The trim() function takes a string and cuts away the leading and trailing white space. This is returned as a string slice, in our case s would contain the string "two words" afterwards.

Simple enough, so what’s the problem with that code?

Well, it doesn’t compile. The problem here is that String::from() creates a new string object and as trim() returns a slice, that is a reference to this object. However, as the newly created string object is never saved in a variable, it practically goes out of scope and is discarded immediately. This would mean the reference created via trim() points to nothing, which is not allowed so the compiler nopes out. The fix to this is very simple, just convert the result returned by trim() to a string object by appending a to_string() call:

let s = String::from(" two words ").trim().to_string();

Both the reasoning behind this and the fix are simple enough, but it’s just another one of those cases where the result is simply unintuitive. Additionally, you have to add this to_string() call when you really just wanted to trim the string. This feels like unnecessary bloat, and while this might not seem like a big deal, imagine having to do this hundreds of times in your code and it starts to just be ugly and annoying.

Similar things happen in multiple places in slightly different ways. Imagine a function that expects a vector of string references as input. But maybe the inputs you wanted to pass are all strings, and now you have to borrow them. Borrowing a vector object itself gives you a reference to the vector of course, not a vector of references. The only way to get a vector of string slices from a vector of strings is by iterating over said vector of strings, borrowing each string and storing that reference into a new vector so you can ultimately pass your newly created vector of string slices to the function. This is another problem that is easy enough to solve, but there simply isn’t a pretty solution, and the fact that this is a problem in the first place is kind of baffling.

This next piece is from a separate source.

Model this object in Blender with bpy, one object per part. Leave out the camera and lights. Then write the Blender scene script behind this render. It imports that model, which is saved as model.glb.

If you think about this for a second, you should realize that none of what I described here should be a problem inherent to Rust. You can theoretically run into these problems in any language that uses pointers. The problem in Rust arises from how ubiquitous string references are. Half the text processing functions from the Rust prelude return string slices instead of new string objects, or at least that’s what it feels like. Whenever you write a string in double quotes directly into your code, you get a string slice, etc. You’ll find yourself constantly dealing with string references, where in other languages you mostly deal with actual strings and only pass references in very specific places. Perhaps I’m misrepresenting things here, but in the end I just can’t remember facing these kinds of problems in any other language. I specifically and exclusively associate it with Rust.

Polymorphism

This might be the hardest pill to swallow. Rust is simply severely lacking in this department. It goes its own way when it comes to supporting polymorphism and I’m not sure I like it. Rust doesn’t present itself as an object-oriented language in the first place, but if you want to enjoy the benefits of Rust by using it for your projects, you’re just going to eventually miss the kind of polymorphism that you’re used to from other languages.

To put this into perspective for a second, even if Rust did not have any concept of polymorphism at all, that of course wouldn’t make the language useless or anything. You can probably still implement whatever program you want to make in Rust. But functionality such as inheritance is still incredibly helpful to make your code more intuitively understandable and avoid redundancy.

Traits

Now I gotta say I actually have very little experience working with typical object-oriented language features. They are simply not that relevant for most small projects. But even so, I can recognize places in my code that just scream for a bit of inheritance etc. But to stop beating around the bush and get to specifics, my gripes mostly come down to the fact that Rust doesn’t have inheritance. Well, not quite at least. What Rust does have are so called “traits”. These are pretty much the same thing as interfaces in other languages (I apologize if I’m missing some smaller details here).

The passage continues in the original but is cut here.